"São Poderes da União, independentes e harmônicos entre si, o Legislativo, o Executivo e o Judiciário."
Este é o texto do artigo segundo da nossa Constituição Federal, mas, ao menos no que diz respeito às relações entre Legislativo e Judiciário, não se pode dizer que o que tem acontecido é "harmonioso".
Poucos dias atrás, vimos as mídias noticiarem uma série de notícias que deixaram os estudiosos do Direito Constitucional bastante perplexos. Pela manhã, as manchetes traziam a informação de que o ministro Marco Aurélio determinou o afastamento do presidente do Senado, Renan Calheiros.

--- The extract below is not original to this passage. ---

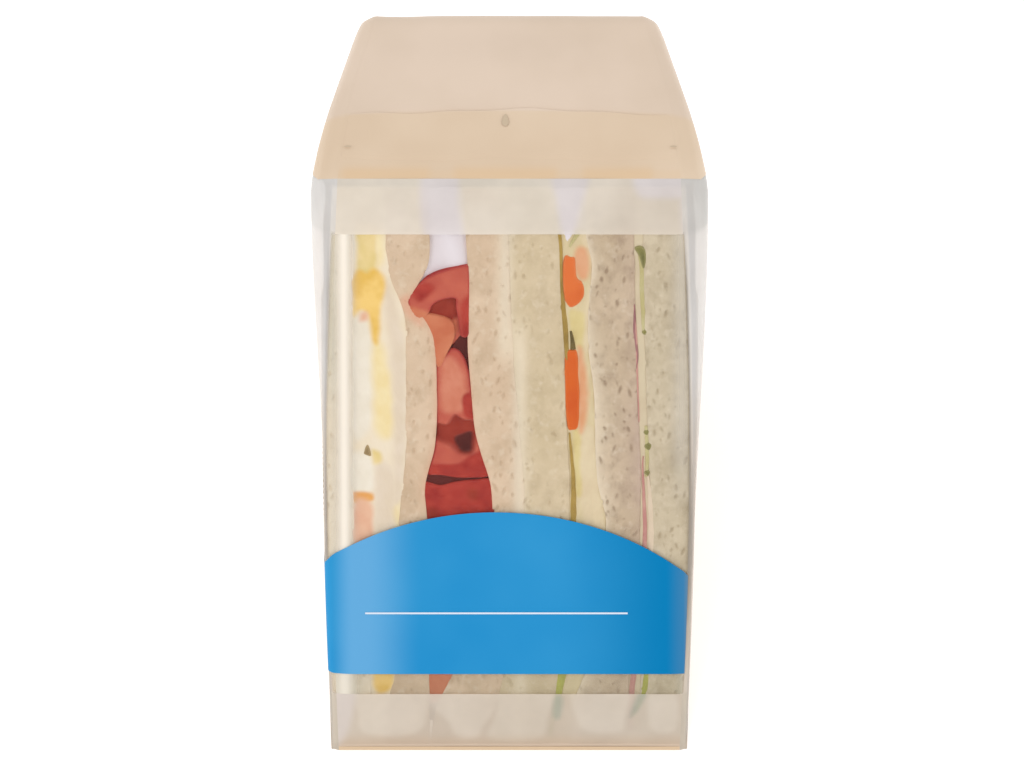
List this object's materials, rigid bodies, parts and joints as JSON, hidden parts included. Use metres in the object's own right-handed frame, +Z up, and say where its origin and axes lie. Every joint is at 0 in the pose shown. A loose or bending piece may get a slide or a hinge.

Já na parte da tarde, as manchetes das mesmas mídias noticiavam que Renan Calheiros apenas desobedeceu à ordem. Simples assim: apenas desobedeceu. Posteriormente, a decisão de afastamento foi revertida no plenário do Supremo, mas Renan Calheiros foi excluído da linha sucessória presidencial.
O assunto é tão complexo que optamos por esperar a criação de novas doutrinas explicando o que exatamente aconteceu. Ou talvez uma nova Constituição. Quem sabe...
De toda forma, poucos dias depois um novo atrito está na capa dos jornais: os dois Poderes continuam medindo forças e implicando um com o outro, tal qual fazem garotos no ensino fundamental.
Analisamos, dias atrás, o projeto de lei das 10 medidas contra a corrupção, que, totalmente desvirtuado, passou na Câmara e aguardava deliberação do Senado. Eis que o ministro Luiz Fux determina, então, que o projeto volte à Câmara para ser analisado tal como proposto pelo MPF.
Parece realmente uma briga de crianças, cheia de pequenas vinganças. Explicamos.
A proposta das 10 medidas contra a corrupção era um projeto de lei de iniciativa popular. Proposto pelo MPF, ao passar pela deliberação da Câmara dos Deputados, teve seu texto e fundamentos totalmente alterados. E, assim, o que chegou ao Senado era um projeto totalmente diferente, divergente, e quase oposto ao inicial.
Diante desta situação, um deputado Federal ingressou com mandado de segurança fundamentado na violação ao devido processo legislativo. Isto porque a votação na Câmara teria infringido a "iniciativa privativa do STF para proposição de lei complementar que disponha sobre o estatuto da magistratura (art. 93 da CRFB) e do Procurador-Geral da República para lei complementar sobre estatuto do Ministério Público (art. 128, § 5º, da CRFB)". Ainda, "que a emenda do plenário violou o âmbito do anteprojeto de iniciativa da Lei Anticorrupção, tratando de matéria que foge ao objeto do projeto".
O ministro Luiz Fux proferiu liminar no sentido de que o prosseguimento da deliberação no Senado poderia ser nulo e sem qualquer efeito, pois a Câmara desrespeitou seu próprio regimento. O projeto não tramitou da forma diferenciada prevista para os projetos de iniciativa popular, e houve "evidente sobreposição do anseio popular pelos interesses parlamentares, frustrando a intenção da sociedade de apresentar uma proposta de acordo com os seus anseios".
Vozes contrárias também se manifestaram. O presidente da Câmara, Rodrigo Maia, entendeu que a decisão de Fux foi uma "intromissão indevida do Judiciário". O ministro Gilmar Mendes foi bastante enfático em seu posicionamento: "Todos sabem que o projeto foi feito pela equipe da Lava Jato e que atende a interesses de empoderamento dessa equipe. Fux então deveria entregar a chave do parlamento a eles".
Independentemente do lado que se deseje apoiar, fato é que essa história ainda não teve seu final. E não seria de se duvidar se alguns minutos após a publicação deste artigo, novas notícias informarem que o Legislativo se recusou a cumprir mais esta ordem do Judiciário, e prosseguiu com a votação do pacote anticorrupção no Senado...
E para a população, fica a incerteza. Enquanto assistimos a incerteza das instituições e as tentativas nada veladas dos políticos de se livrarem da responsabilização pelos seus atos, aguardamos as cenas dos próximos capítulos.